Security worries on the ground in Switzerland, not fear of a torture complaint over waterboarding, led organizers to cancel former President George W. Bush's speech at a gala this week in a luxurious Swiss hotel, the Geneva based director of an Israeli charity said Monday.
Bush was expected at the Hotel President Wilson in Geneva on Saturday to speak at the opening of United Israel Appeal's 2011 campaign there, following in the footsteps of Bill Clinton who spoke at a similar event in 2003 and Rudi Giuliani in 2004.
But the charity's Geneva office director, Nati Metuki, said intelligence gathered on the internet showed a wide-range of demonstrators would converge on the hotel in a Swiss-licensed protest to disrupt the event.
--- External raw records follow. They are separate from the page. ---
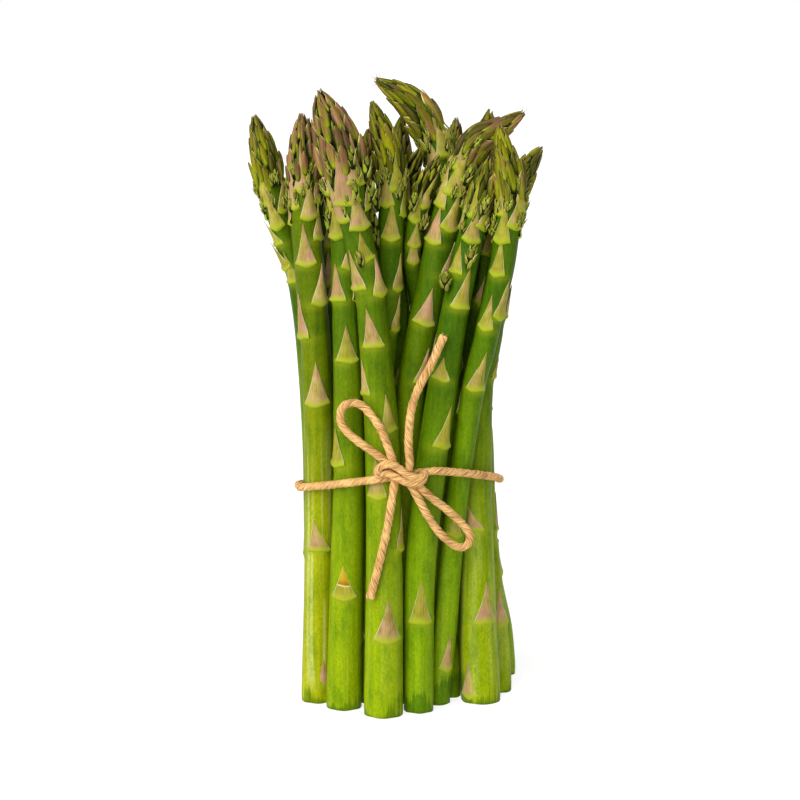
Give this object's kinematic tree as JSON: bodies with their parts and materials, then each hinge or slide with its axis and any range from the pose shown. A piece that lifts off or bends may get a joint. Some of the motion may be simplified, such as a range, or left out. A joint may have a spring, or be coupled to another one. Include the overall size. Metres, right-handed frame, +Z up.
{
  "type": "bundle of asparagus",
  "caption": "Bundle of fresh green asparagus spears standing on their cut ends, tied round the middle with a ring of twine in a bow.",
  "frame": {"origin": "bottom centre of the bundle's bounding box, on the plane of the cut ends", "axes": "+Z up along the spears, -Y towards the side with the bow, +X to the right seen from there"},
  "size_m": [0.101, 0.0635, 0.2214],
  "materials": {
    "asparagus": null,
    "twine": "rough twisted natural fibre, tan"
  },
  "bodies": {
    "root": {"spear_front_1": "asparagus", "spear_front_2": "asparagus", "spear_front_3": "asparagus", "spear_front_4": "asparagus", "spear_front_5": "asparagus", "spear_front_6": "asparagus", "spear_second_1": "asparagus", "spear_second_2": "asparagus", "spear_second_3": "asparagus", "spear_second_4": "asparagus", "spear_second_5": "asparagus", "spear_third_1": "asparagus", "spear_third_2": "asparagus", "spear_third_3": "asparagus", "spear_third_4": "asparagus", "spear_third_5": "asparagus", "spear_third_6": "asparagus", "spear_third_7": "asparagus", "spear_back_1": "asparagus", "spear_back_2": "asparagus", "spear_back_3": "asparagus", "spear_back_4": "asparagus", "twine": "twine"}
  },
  "joints": []
}
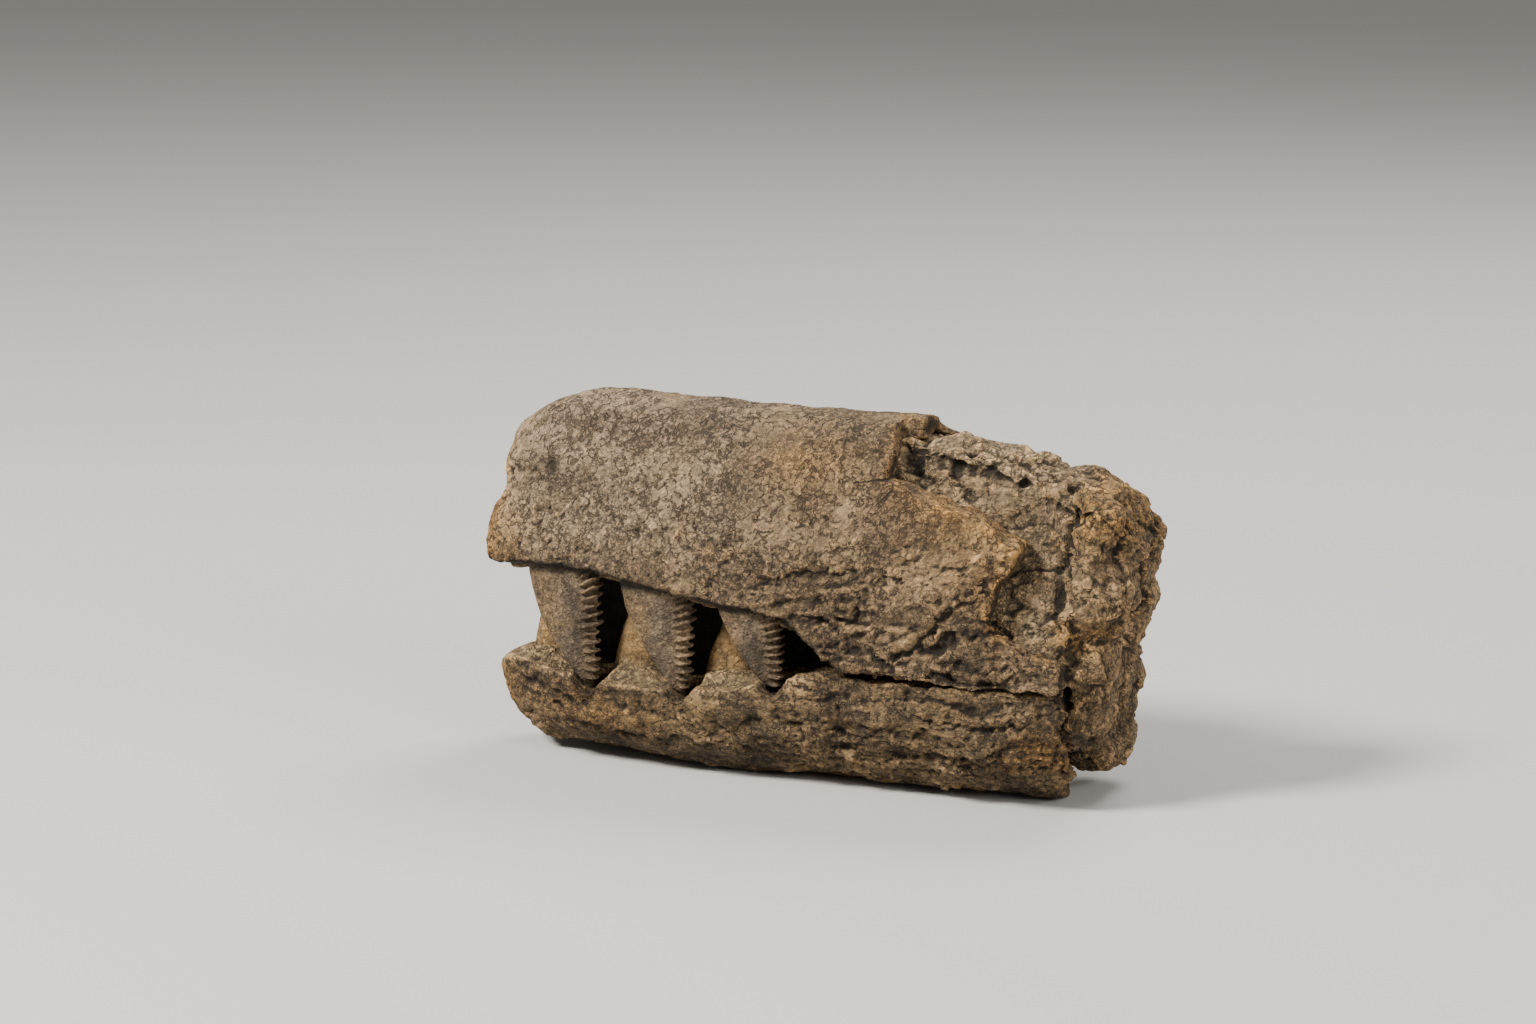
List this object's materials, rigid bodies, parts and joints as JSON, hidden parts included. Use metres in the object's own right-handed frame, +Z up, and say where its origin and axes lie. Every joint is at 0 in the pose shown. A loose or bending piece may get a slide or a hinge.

"Left oriented anarchist organizations, part of them Arab, part of them anti-Israel, they all teamed together to block Bush," Metuki told The Miami Herald by telephone from the Geneva offices of the United Israel Appeal, also known as Keren Hayesod. He said an analysis of internet chatter suggested those planning to protest included demonstrators "like the ones who threw Molotov cocktails in Davos, who come to just destroy."
Organizers also believed the event might have produced some potentially embarrassing street theater re-enacting when an Iraqi journalist in 2008 threw his shoe at President Bush during a Baghdad press conference as a sign of contempt.
"The internet invited people, 'Bring a shoe with you. We'll throw it on a puppet,'" Metuki said.
In New York, the Center for Constitutional Rights said human rights groups effectively blocked Bush from making his first known trip abroad since the release of "Decision Points," his presidential memoir. During his book tour, Bush said he personally approved the use on terror suspects of a widely condemned, near-drowning technique called waterboarding.
Law firms such as CCR and human rights groups like Amnesty International seized upon the Swiss appearance to prepare a 2,500-page complaint alleging that, as president, Bush violated the Convention Against Torture. They planned to present a complaint to a Swiss prosecutor once Bush stepped on Swiss soil. Cancellation of the speech derailed those plans.
"Waterboarding is torture, and Bush has admitted, without any sign of remorse, that he approved its use," CCR staff attorney Katherine Gallagher said in a statement Monday. "This case is prepared and will be waiting for him wherever he travels next. Torturers — even if they are former presidents of the United States — must be held to account and prosecuted."
But Metuki said the legal effort "came much after they decided to make a demonstration," and never was an issue on the radar of event organizers, "neither for the fact that we canceled nor with the fact that George Bush did not come."
"It's all rubbish," he said. "It's not true.
Bush said through a spokesman Saturday that he had planned to talk about "freedom," and the decision to cancel was entirely that of the host, which Metuki confirmed.
"President Bush has made several trips outside of the United States, including to South Korea, China, Japan, Brazil, Canada, and the Middle East," said Bush's spokesman, David Sherzer, by email. "He gave more than 60 speeches last year, and we expect this year to be similar."
Metuki, who declined to say how much guests paid to see Bush talk, said the dinner would go forward as a solidarity event, but with no speaker. "Who would we substitute with somebody of this caliber?" he said. "Jimmy Carter?"
The hotel where Bush was to speak was named for the 28th president of the United States, Woodrow Wilson. A random check of rates Monday offered a special room rate for Saturday started at $500. The presidential suite was available, at $10,584 for the night.